Information shown start

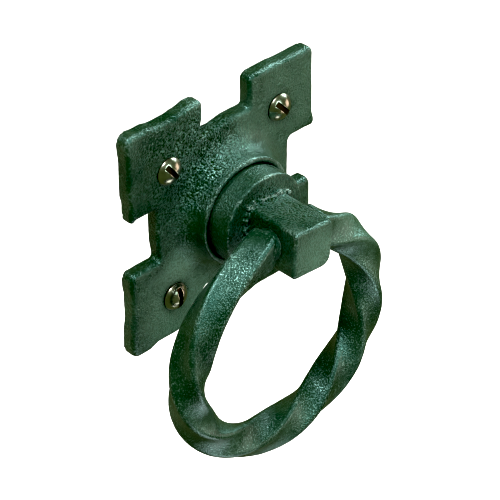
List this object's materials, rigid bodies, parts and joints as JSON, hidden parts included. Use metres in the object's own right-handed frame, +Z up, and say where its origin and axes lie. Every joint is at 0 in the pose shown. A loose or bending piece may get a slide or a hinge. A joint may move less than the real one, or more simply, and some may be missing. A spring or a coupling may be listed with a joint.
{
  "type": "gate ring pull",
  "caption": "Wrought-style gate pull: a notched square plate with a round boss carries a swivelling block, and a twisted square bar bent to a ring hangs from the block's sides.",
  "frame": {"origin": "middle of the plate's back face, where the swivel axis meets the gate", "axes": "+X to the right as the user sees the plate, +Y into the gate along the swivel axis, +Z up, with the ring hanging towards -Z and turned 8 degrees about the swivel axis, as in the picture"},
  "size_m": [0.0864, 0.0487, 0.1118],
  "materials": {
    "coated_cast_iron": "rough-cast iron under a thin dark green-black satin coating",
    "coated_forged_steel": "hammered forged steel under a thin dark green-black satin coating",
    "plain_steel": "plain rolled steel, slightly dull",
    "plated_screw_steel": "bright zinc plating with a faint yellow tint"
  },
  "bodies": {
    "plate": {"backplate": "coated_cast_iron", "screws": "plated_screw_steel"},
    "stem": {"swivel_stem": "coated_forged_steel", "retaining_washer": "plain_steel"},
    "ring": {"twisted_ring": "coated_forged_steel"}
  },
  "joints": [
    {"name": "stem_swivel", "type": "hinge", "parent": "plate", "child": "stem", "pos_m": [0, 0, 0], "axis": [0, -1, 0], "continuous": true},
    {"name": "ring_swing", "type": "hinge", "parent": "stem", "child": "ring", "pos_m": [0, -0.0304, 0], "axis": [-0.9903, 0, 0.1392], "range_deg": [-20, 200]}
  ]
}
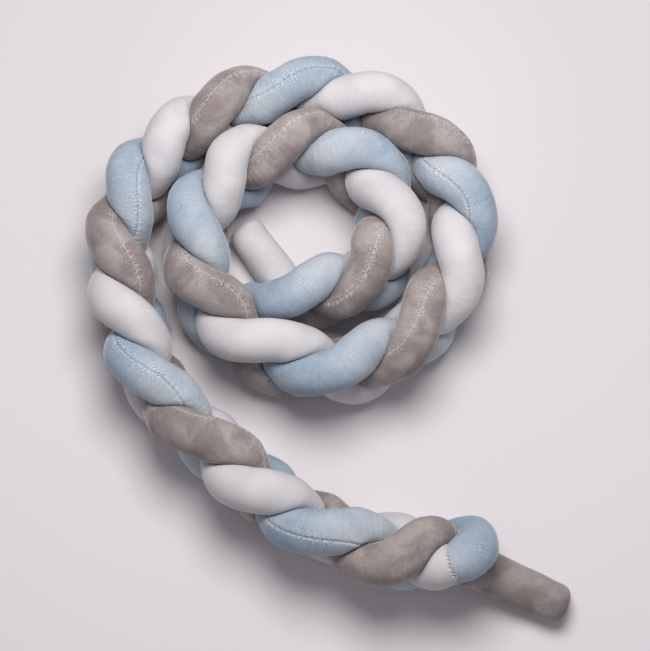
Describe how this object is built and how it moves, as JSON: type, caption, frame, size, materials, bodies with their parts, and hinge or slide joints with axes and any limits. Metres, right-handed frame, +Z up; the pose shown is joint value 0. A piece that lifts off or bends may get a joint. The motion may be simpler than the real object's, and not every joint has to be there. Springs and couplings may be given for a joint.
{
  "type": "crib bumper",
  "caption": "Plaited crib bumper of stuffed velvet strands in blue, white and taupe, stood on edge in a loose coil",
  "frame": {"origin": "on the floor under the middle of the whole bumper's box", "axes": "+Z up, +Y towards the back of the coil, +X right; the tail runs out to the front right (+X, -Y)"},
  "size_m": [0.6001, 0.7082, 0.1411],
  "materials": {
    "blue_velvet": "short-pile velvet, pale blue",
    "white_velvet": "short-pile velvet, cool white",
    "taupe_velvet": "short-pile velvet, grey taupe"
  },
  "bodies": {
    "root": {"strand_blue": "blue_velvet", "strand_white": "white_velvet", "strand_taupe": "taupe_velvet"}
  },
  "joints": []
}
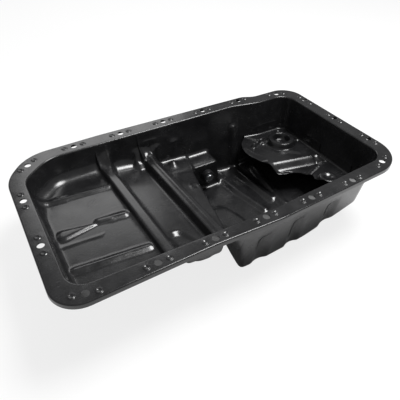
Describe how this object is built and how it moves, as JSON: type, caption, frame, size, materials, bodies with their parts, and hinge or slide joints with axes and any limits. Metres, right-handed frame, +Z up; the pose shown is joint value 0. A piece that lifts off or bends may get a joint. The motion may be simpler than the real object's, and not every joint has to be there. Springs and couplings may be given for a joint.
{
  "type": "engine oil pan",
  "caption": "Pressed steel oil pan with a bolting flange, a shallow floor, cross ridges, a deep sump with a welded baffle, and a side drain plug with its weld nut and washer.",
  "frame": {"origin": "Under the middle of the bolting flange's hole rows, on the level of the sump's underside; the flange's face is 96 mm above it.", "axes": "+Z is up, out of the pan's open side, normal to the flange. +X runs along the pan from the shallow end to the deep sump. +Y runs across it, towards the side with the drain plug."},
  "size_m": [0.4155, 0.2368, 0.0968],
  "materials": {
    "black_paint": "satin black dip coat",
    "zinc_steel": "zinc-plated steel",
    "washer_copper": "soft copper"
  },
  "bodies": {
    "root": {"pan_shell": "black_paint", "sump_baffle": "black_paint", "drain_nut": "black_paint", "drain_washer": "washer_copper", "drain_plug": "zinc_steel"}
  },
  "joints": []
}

Information shown end
Information shown start

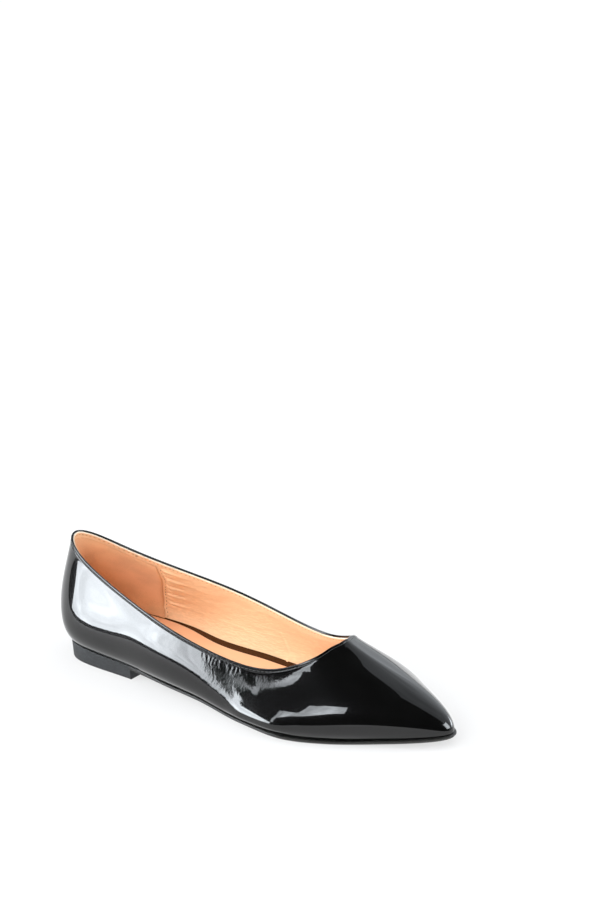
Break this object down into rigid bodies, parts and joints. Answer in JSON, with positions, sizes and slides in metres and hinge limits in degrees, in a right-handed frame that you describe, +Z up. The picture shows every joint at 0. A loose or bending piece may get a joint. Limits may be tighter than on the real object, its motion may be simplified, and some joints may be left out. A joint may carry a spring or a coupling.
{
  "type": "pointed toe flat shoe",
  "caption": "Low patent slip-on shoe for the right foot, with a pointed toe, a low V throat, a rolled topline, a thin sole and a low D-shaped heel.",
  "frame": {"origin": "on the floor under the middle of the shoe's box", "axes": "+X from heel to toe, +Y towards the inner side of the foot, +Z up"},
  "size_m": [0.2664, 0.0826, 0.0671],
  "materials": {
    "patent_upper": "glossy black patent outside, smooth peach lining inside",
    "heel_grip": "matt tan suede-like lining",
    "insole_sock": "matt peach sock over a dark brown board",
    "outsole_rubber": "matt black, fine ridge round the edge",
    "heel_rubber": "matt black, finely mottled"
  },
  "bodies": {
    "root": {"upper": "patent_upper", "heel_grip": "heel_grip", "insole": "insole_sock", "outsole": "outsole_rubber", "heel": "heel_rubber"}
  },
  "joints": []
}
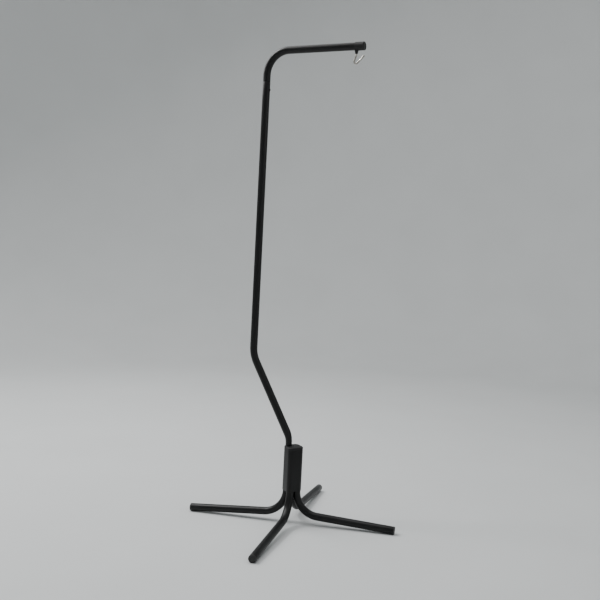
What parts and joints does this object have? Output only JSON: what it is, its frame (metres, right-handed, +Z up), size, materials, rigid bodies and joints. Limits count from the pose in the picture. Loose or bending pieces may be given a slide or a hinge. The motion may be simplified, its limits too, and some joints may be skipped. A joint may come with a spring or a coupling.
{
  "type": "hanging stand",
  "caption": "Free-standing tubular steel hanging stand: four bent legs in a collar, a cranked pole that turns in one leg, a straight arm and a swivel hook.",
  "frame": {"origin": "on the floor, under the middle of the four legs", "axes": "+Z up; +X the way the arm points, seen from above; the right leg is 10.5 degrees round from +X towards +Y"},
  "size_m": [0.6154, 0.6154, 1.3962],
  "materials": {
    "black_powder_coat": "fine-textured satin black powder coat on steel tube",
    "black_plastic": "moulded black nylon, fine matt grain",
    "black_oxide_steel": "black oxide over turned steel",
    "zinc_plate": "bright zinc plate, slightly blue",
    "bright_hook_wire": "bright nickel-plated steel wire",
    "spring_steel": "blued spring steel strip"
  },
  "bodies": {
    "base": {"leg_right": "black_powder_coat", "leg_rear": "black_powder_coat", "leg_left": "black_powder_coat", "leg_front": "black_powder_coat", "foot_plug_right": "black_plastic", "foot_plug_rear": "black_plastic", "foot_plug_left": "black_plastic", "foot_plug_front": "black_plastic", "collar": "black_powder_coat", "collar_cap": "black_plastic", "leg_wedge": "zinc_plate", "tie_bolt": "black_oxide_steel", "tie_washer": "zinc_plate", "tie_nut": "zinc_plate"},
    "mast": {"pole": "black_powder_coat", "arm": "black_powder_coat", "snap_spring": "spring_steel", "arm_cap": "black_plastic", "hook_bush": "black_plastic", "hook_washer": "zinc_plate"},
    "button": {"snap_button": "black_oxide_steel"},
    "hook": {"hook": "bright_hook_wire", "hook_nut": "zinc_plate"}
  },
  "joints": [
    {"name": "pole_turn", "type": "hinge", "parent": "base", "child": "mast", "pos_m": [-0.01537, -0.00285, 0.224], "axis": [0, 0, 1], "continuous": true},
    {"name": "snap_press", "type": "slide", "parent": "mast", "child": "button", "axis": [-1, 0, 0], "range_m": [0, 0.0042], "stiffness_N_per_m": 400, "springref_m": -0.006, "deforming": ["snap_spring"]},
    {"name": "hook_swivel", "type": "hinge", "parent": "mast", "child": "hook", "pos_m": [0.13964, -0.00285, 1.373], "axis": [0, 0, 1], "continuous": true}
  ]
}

Information shown end

▶ Requirement
In the data above, tally the lines holding "where" and answer with the figure only.

▶ Reply to the task
2